Abdo accused the Free Patriotic Movement of imposing unnecessary burdens on the president. "Aoun was forced at Doha to accept Suleiman's election as president. He was about to quit and withdraw from political life when Suleiman's election was decided."

Abdo added that Hezbollah considers Aoun a "winning lottery ticket," because "the General is providing a cover for Hezbollah's actions, whether right or wrong." He also said that Hezbollah's controversial network of landlines connects all of the party's allies. "There is a line to Rabieh, too," he said in a reference to Aoun's home.

The former Lebanese intelligence chief further stressed the need for the new president to be given the ministries of Defense, Interior and Justice, "as he is the commander in chief of the Armed Forces."

On the security situation, Abdo said that "politicians must not give the impression that there are no men in the country capable of solving the crisis," calling this a big problem that requires a quick solution.

Commenting on the violent incidents that started on May 7, Abdo said the Army Intelligence Services passed MP Walid Jumblatt the information on Hezbollah's telecommunications networks and the surveillance camera the group had set up at the airport; information that that Jumblatt revealed, sparking the conflict.

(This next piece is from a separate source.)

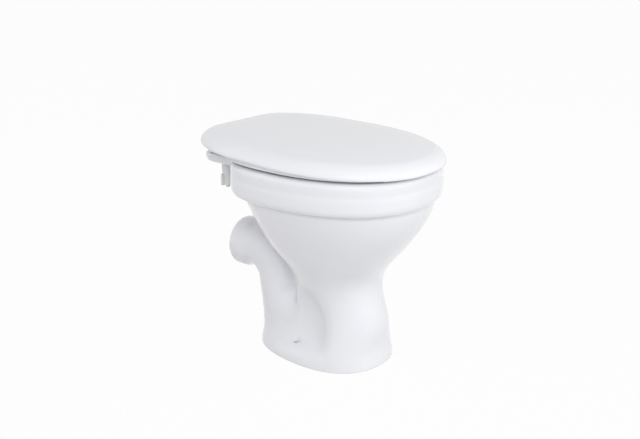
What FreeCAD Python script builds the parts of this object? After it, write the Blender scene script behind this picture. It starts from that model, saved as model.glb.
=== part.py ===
import FreeCAD, Part
import math
import os
from FreeCAD import Placement, Rotation, Vector

# Floor-standing toilet pan with a horizontal outlet, its seat and its lid.
# Millimetres, +Z up. The origin is on the floor, midway between the two floor-fixing holes.
# The front of the bowl faces -Y, the outlet and the flush inlet face +Y.

doc = FreeCAD.newDocument("toilet")
sheet = doc.addObject("Spreadsheet::Sheet", "sizes")

# Driving dimensions: alias, value, meaning
SIZES = (
    ("rim_top", 388.5, "height of the rim's flat top above the floor"),
    ("rim_half_width", 178.0, "half the width of the rim band"),
    ("rim_wide_y", -14.0, "where the rim band is widest"),
    ("rim_front", 235.0, "reach of the rim band in front of the fixings"),
    ("rim_rear", 140.0, "reach of the rim band behind the fixings"),
    ("band_height", 60.0, "height of the rim band over the groove below it"),
    ("band_edge_width", 9.0, "width of the rim band's rounded edges"),
    ("opening_edge_width", 8.0, "width of the rounded edge round the rim opening"),
    ("opening_half_width", 116.0, "half the width of the opening in the rim"),
    ("opening_wide_y", -38.0, "where the rim opening is widest"),
    ("opening_front", 166.0, "reach of the rim opening to the front"),
    ("opening_rear", 100.0, "reach of the rim opening to the rear"),
    ("rim_underside", 341.0, "height of the underside of the rim inside the bowl"),
    ("bowl_half_width", 168.0, "half the width of the bowl right under the band"),
    ("bowl_front", 230.0, "reach of the bowl's outside to the front"),
    ("bowl_rear", 129.0, "reach of the bowl's outside to the rear"),
    ("china_wall", 12.0, "thickness of the fired china wall"),
    ("foot_half_width", 106.0, "half the width of the foot"),
    ("foot_wide_y", -29.5, "where the foot is widest"),
    ("foot_front", 152.0, "reach of the foot to the front"),
    ("foot_rear", 130.0, "reach of the foot to the rear"),
    ("foot_slope_height", 42.0, "height at which the foot's sloping flange ends"),
    ("foot_slope_width", 46.0, "width of the foot's sloping flange"),
    ("web_half_width", 60.0, "half the width of the web between column and trap, at the floor"),
    ("web_front", 60.0, "reach of the web to the front, inside the column"),
    ("web_rear", 112.0, "reach of the web to the rear, inside the trap's leg"),
    ("web_top", 200.0, "height of the top of the web"),
    ("leg_y", 104.0, "distance of the trap's rising leg behind the fixings"),
    ("leg_radius", 45.0, "outside radius of the trap's rising leg"),
    ("leg_foot_y", 91.0, "distance of the leg's foot behind the fixings, on the floor"),
    ("trap_bore_radius", 34.0, "inside radius of the trap"),
    ("trap_bend_radius", 57.5, "centre-line radius of the trap's lower bend"),
    ("trap_bend_height", 112.0, "height of the centre of the trap's lower bend"),
    ("elbow_radius", 60.0, "centre-line radius of the elbow to the outlet"),
    ("outlet_height", 176.0, "height of the outlet's centre line above the floor"),
    ("outlet_y", 203.0, "distance of the outlet's end behind the fixings"),
    ("outlet_radius", 51.0, "outside radius of the outlet spigot"),
    ("outlet_bore_radius", 43.0, "inside radius of the outlet spigot"),
    ("outlet_straight", 26.0, "straight length of the outlet spigot's bell"),
    ("deck_half_width", 122.0, "half the width of the hinge deck"),
    ("deck_rear", 203.0, "reach of the hinge deck to the rear"),
    ("deck_front", 60.0, "where the deck starts inside the rim"),
    ("deck_thickness", 20.0, "thickness of the hinge deck"),
    ("deck_corner_radius", 32.0, "rounding of the deck's rear corners"),
    ("deck_edge_radius", 4.0, "rounding of the deck's upper edge"),
    ("deck_low_edge_radius", 11.0, "rounding of the deck's lower edge"),
    ("horn_height", 340.0, "height of the flush inlet's centre line"),
    ("horn_y", 188.0, "distance of the flush inlet's end behind the fixings"),
    ("horn_radius", 37.0, "outside radius of the flush inlet"),
    ("horn_bore_radius", 27.5, "inside radius of the flush inlet"),
    ("horn_bore_depth", 66.0, "depth of the flush inlet's bore, into the rim's channel"),
    ("channel_top", 377.0, "height of the roof of the rim's water channel"),
    ("channel_floor", 350.0, "height of the floor of the rim's water channel"),
    ("channel_wall", 11.0, "china beside the rim's water channel"),
    ("rim_hole_radius", 3.0, "radius of the flushing holes under the rim"),
    ("fixing_x", 76.0, "distance of a floor-fixing hole from the middle"),
    ("fixing_hole_radius", 5.5, "radius of a floor-fixing hole"),
    ("fixing_seat_radius", 8.5, "radius of the flat round a floor-fixing hole"),
    ("fixing_seat_height", 33.0, "height of the flat round a floor-fixing hole"),
    ("scoop_x", 128.0, "distance of a side recess's centre from the middle"),
    ("scoop_y", -18.0, "place of a side recess's centre along the pan"),
    ("scoop_z", 80.0, "height of a side recess's centre"),
    ("scoop_reach_x", 74.0, "half the size of a side recess across the pan"),
    ("scoop_reach_y", 82.0, "half the size of a side recess along the pan"),
    ("scoop_reach_z", 95.0, "half the height of a side recess"),
    ("hollow_half_width", 78.0, "half the width of the hollow under the column"),
    ("hollow_front", 136.0, "front of the hollow under the column"),
    ("hollow_rear", 56.0, "rear of the hollow under the column, in front of the trap"),
    ("hollow_height", 120.0, "height of the hollow under the column"),
    ("hinge_x", 77.5, "distance of a hinge bolt from the middle"),
    ("hinge_y", 172.0, "distance of the hinge bolts behind the fixings"),
    ("hinge_hole_radius", 7.5, "radius of a hinge hole in the deck"),
    ("axis_y", 206.0, "distance of the hinge axis behind the fixings"),
    ("axis_height", 414.0, "height of the hinge axis above the floor"),
    ("eye_radius", 8.0, "radius of every hinge eye"),
    ("pin_radius", 3.0, "radius of a hinge pin"),
    ("running_clearance", 0.05, "radial clearance of a turning or sliding fit"),
    ("side_clearance", 0.5, "clearance beside a part that turns"),
    ("pad_thickness", 1.0, "thickness of the pad under a hinge post"),
    ("post_radius", 18.0, "radius of a hinge post's base"),
    ("post_height", 12.0, "height of a hinge post's base"),
    ("post_edge_radius", 2.5, "rounding of a hinge post's top edge"),
    ("post_arm_width", 10.0, "width of the arm of a hinge post along the axis"),
    ("post_arm_root", 4.5, "depth of the arm's root below the base's top"),
    ("lug_width", 8.0, "width of a lug of the seat or lid along the axis"),
    ("seat_lug_x", 50.0, "inner face of a seat lug from the middle"),
    ("lid_lug_x", 83.0, "inner face of a lid lug from the middle"),
    ("bush_wall", 1.4, "wall of a nylon bush"),
    ("pin_head_radius", 5.0, "radius of a pin's head"),
    ("pin_head_height", 2.0, "height of a pin's head"),
    ("pin_tip", 1.5, "length of a pin beyond its clip"),
    ("clip_thickness", 1.2, "thickness of a pin's retaining clip"),
    ("clip_radius", 5.6, "radius of a pin's retaining clip"),
    ("bolt_radius", 4.0, "radius of a hinge bolt"),
    ("bolt_head_flats", 13.0, "width across the flats of a bolt head"),
    ("bolt_head_height", 5.3, "height of a bolt head"),
    ("bolt_recess_radius", 9.0, "radius of the recess for a bolt head"),
    ("bolt_recess_depth", 8.0, "depth of the recess for a bolt head"),
    ("bolt_end_height", 313.0, "height of the lower end of a hinge bolt"),
    ("cap_height", 3.0, "height of the cap over a bolt head"),
    ("cap_dome_radius", 28.0, "radius of a cap's domed top"),
    ("seal_radius", 12.5, "largest radius of a conical sealing washer"),
    ("seal_height", 6.0, "height of a conical sealing washer below the deck"),
    ("washer_radius", 12.0, "radius of a flat washer"),
    ("washer_thickness", 2.0, "thickness of a flat washer"),
    ("nut_radius", 10.5, "radius of a wing nut's body"),
    ("nut_height", 42.0, "height of a wing nut"),
    ("wing_reach", 16.5, "reach of a wing from the nut's centre"),
    ("wing_thickness", 4.0, "thickness of a wing"),
    ("wing_height", 22.0, "height of a wing"),
    ("lid_half_width", 176.0, "half the width of the lid"),
    ("lid_wide_y", -20.0, "where the lid is widest"),
    ("lid_front", 243.0, "reach of the lid to the front"),
    ("lid_rear", 223.0, "reach of the lid to the rear"),
    ("lid_lip_height", 407.7, "height of the lid's lip at its rear edge"),
    ("lid_height", 30.0, "height of the lid from lip to crown"),
    ("lid_edge_height", 28.0, "height of the lid's rounded edge"),
    ("lid_edge_width", 55.0, "width of the lid's rounded edge"),
    ("lid_tilt", 2.0, "slope of the closed lid towards the front, in degrees"),
    ("lid_wall", 3.5, "wall of the lid"),
    ("lid_lip_inset", 1.0, "how far the lid's lip is drawn in"),
    ("lid_lug_reach", 34.0, "length of a lid lug ahead of the axis"),
    ("notch_half_width", 7.0, "half the width of the lid's notch at a hinge post"),
    ("notch_start", 3.0, "how far behind the axis a notch starts"),
    ("rib_thickness", 2.4, "thickness of the ribs under the lid"),
    ("rib_depth", 7.0, "depth of the ribs under the lid"),
    ("seat_inset", 6.8, "distance of the seat's edge inside the lid's edge"),
    ("seat_rear", 148.0, "reach of the seat ring to the rear"),
    ("seat_underside", 391.5, "height of the seat's underside above the floor"),
    ("seat_height", 17.0, "height of the seat ring's crest"),
    ("seat_edge_height", 9.0, "height of the seat ring's outer wall"),
    ("seat_hole_half_width", 113.0, "half the width of the hole in the seat"),
    ("seat_hole_wide_y", -40.0, "where the hole in the seat is widest"),
    ("seat_hole_front", 172.0, "reach of the seat's hole to the front"),
    ("seat_hole_rear", 92.0, "reach of the seat's hole to the rear"),
    ("seat_wall", 4.0, "wall of the seat moulding"),
    ("seat_crown_width", 26.0, "width of the seat's rounded outer edge"),
    ("seat_lip_width", 20.0, "width of the rounded edge round the seat's hole"),
    ("seat_hollow_depth", 8.0, "depth of the hollow under the seat"),
    ("seat_lug_root", 16.0, "how far a seat lug runs into the ring"),
    ("buffer_length", 34.0, "length of a seat buffer"),
    ("buffer_width", 10.0, "width of a seat buffer"),
    ("buffer_front_x", 138.0, "distance of a front seat buffer from the middle"),
    ("buffer_front_y", -100.0, "place of the front seat buffers"),
    ("buffer_rear_x", 124.0, "distance of a rear seat buffer from the middle"),
    ("buffer_rear_y", 72.0, "place of the rear seat buffers"),
    ("buffer_seat", 6.0, "how deep a seat buffer's stud goes into the seat"),
    ("buffer_stud_radius", 3.0, "radius of a seat buffer's stud"),
    ("rest_gap", 0.2, "gap under a buffer of a closed seat or lid"),
    ("lid_buffer_radius", 6.0, "radius of a lid buffer"),
    ("lid_buffer_height", 4.0, "height of a lid buffer below its boss"),
    ("lid_buffer_front_x", 129.0, "distance of a front lid buffer from the middle"),
    ("lid_buffer_front_y", -100.0, "place of the front lid buffers"),
    ("lid_buffer_rear_x", 112.0, "distance of a rear lid buffer from the middle"),
    ("lid_buffer_rear_y", 96.0, "place of the rear lid buffers"),
    ("overrun", 2.0, "how far a cutting solid runs past a face"),
)
for row, (alias, value, meaning) in enumerate(SIZES, 1):
    sheet.set("A%d" % row, meaning)
    sheet.set("B%d" % row, repr(value))
    sheet.setAlias("B%d" % row, alias)
doc.recompute()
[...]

"A campaign was directed against Jumblatt and not the source that gave him the information," Abdo said, adding, "Did someone push Jumblatt to do this?"

He slammed the opposition, especially Hezbollah, for its attack on Beirut and the Mountain. "Are the residents of the capitol and the Chouf the ones who made the decisions regarding Hezbollah's network and Brigadier General Wafiq Choucair?" Abdo asked, in reference to the head of the airport security services, who was sacked for his alleged ties with Hezbollah.

Abdo also said that when Hezbollah gunmen invaded Beirut, they were looking for specific people as if their search was based on a list of names, which "reveals that the party possesses a reconnaissance network that covers Beirut."

Abdo compared Hezbollah's current status to that of the PLO during the Lebanese civil war. "It is written on Hezbollah's flag: 'The Islamic Resistance in Lebanon', not 'The Lebanese Islamic Resistance.' This means that Hezbollah's agenda has nothing to do with the state."

"Hezbollah is saying, 'We have our own state and institutions, and we want a share in your state and then take control,'" he added.